The ubiquity of oneshotted on social media is paradoxical, because the impression you get from long-term scrolling is that nothing will change. Screen time is not linear; it is episodic, even cyclical. Of course the torrent of news is massive, and lately, any given article is likely to feel shocking, but little to none of it has the power to oneshot you. That’s a shame, because the thing about getting oneshotted is that it’s supposed to be bad, but it’s secretly appealing.
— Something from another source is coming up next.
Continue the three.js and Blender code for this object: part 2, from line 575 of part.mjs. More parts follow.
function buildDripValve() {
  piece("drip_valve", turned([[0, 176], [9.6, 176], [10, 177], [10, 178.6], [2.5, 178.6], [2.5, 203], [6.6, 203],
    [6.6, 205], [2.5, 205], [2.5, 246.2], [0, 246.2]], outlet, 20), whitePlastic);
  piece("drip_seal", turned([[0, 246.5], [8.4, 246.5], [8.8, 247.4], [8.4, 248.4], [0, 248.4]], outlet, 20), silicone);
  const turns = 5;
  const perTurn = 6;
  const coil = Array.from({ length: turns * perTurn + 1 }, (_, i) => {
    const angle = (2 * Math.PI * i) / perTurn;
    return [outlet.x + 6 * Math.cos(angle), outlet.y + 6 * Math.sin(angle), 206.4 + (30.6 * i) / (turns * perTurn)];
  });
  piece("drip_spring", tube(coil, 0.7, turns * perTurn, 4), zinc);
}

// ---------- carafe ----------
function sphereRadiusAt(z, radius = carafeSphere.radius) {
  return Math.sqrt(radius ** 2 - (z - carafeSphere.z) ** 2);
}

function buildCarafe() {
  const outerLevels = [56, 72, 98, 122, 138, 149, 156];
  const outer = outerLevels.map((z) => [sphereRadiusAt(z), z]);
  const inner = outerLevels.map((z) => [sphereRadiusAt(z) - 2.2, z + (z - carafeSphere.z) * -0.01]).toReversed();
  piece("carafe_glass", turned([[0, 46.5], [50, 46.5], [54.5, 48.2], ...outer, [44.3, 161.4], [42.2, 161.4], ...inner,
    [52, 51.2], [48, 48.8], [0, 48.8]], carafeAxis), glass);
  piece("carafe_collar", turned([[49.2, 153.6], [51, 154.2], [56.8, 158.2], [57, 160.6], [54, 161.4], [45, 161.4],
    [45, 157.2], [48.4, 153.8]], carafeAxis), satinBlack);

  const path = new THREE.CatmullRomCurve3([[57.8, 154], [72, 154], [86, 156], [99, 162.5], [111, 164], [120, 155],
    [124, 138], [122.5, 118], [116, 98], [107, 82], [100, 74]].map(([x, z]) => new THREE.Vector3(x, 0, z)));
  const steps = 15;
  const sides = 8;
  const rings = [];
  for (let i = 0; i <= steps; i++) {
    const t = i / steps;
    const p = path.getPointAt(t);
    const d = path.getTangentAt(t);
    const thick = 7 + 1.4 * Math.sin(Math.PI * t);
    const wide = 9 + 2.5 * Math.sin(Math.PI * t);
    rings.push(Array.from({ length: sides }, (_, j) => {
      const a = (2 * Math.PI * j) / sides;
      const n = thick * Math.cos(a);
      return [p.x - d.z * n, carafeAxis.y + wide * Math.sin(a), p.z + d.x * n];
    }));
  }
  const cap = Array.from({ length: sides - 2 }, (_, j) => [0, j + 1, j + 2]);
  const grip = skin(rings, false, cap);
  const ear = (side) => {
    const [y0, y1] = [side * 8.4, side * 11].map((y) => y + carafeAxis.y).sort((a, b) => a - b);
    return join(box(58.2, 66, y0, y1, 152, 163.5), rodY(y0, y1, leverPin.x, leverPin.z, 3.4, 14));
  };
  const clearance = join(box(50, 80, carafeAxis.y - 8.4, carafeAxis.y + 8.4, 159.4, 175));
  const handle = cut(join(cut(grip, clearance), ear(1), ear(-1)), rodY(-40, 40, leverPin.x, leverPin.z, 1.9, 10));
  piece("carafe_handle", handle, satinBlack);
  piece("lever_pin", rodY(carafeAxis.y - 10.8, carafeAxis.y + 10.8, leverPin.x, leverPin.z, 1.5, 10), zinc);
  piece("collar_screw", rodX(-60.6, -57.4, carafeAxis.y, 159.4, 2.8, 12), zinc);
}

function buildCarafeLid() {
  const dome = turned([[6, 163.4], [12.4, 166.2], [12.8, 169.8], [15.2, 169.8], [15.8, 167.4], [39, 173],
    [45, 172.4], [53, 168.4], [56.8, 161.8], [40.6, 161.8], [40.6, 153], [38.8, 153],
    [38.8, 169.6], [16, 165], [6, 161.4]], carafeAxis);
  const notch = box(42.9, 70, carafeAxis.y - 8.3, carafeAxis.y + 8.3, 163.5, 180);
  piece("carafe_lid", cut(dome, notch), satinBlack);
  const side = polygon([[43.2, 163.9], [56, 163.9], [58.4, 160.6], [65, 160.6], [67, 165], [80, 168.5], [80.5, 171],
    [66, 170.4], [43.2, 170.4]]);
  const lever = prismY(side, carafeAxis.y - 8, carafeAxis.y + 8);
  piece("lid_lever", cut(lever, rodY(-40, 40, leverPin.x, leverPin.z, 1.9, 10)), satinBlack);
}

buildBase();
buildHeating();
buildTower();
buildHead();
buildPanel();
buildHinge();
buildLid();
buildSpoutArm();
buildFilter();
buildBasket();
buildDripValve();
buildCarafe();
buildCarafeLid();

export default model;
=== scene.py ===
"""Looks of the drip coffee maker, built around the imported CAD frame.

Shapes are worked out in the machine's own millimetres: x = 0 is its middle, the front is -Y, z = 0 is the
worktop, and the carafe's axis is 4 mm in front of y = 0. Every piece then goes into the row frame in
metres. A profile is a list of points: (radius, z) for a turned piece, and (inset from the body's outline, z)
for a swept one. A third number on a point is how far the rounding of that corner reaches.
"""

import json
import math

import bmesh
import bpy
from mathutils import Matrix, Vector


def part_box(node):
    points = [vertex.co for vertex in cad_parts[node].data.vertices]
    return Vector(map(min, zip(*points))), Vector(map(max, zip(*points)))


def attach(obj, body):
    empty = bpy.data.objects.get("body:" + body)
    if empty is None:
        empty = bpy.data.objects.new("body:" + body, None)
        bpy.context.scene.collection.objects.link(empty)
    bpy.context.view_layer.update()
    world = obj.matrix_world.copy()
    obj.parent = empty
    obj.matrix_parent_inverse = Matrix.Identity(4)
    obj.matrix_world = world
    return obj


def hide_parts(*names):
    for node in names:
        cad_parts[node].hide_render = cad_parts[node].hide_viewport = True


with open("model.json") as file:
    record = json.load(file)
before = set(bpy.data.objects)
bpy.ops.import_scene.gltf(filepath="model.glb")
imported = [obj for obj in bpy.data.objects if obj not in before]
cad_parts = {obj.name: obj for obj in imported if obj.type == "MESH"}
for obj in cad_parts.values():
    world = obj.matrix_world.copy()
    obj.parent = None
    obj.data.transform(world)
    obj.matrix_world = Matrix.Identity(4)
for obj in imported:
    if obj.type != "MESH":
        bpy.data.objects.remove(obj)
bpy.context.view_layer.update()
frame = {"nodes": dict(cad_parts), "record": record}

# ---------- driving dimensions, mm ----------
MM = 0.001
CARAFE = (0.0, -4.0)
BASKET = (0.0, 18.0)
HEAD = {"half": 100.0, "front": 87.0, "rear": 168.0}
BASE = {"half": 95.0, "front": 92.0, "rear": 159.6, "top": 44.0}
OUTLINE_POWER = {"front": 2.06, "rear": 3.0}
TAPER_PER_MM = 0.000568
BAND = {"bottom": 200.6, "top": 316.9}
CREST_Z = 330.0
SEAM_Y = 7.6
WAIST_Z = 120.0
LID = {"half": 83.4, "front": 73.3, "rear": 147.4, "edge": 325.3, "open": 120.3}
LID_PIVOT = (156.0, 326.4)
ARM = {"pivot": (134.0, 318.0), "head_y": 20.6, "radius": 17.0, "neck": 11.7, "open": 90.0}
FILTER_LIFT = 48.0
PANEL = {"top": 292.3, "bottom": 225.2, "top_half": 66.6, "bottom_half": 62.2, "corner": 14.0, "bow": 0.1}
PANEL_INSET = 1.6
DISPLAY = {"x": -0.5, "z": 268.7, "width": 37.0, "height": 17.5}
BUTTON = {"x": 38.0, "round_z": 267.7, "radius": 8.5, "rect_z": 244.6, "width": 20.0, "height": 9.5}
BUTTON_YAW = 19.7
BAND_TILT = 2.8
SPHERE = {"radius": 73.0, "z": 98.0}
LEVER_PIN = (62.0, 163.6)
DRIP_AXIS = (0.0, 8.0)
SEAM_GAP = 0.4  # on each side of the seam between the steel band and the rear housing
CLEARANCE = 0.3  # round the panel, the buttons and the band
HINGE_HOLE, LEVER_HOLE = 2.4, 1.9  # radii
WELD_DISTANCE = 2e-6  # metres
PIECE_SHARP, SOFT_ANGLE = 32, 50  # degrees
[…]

No one wants to gigafry their brain, and the turbonormie who gets oneshotted by ayahuasca has undoubtedly lost something of irreplaceable complexity. Yet one suspects that he is happier. His remaking frees him from the responsibilities and even the values that kept him from living a more interesting life, and that freedom is something many of us long for, even if the circumstances of his new life aren’t. Although the correct use of oneshotted is denotatively negative, it is not entirely derisive, because to be oneshotted is to be released—released by an event that is destructive, yes, but also swift enough that it is over before the old self can be much immiserated by it, and a new self emerges in the aftermath, likely to be objectively gigafried but subjectively happier.
The subtle implication of oneshotted, and what I think accounts for the term’s popularity, is that it is enviable. Getting oneshotted is frustrating when it happens in a game, but when it happens in real life, it’s sublime—when it happens figuratively, anyway. I do wish to be metaphorically oneshotted as soon as possible. You might too. The most reliable way to keep it from happening is to pick up the phone.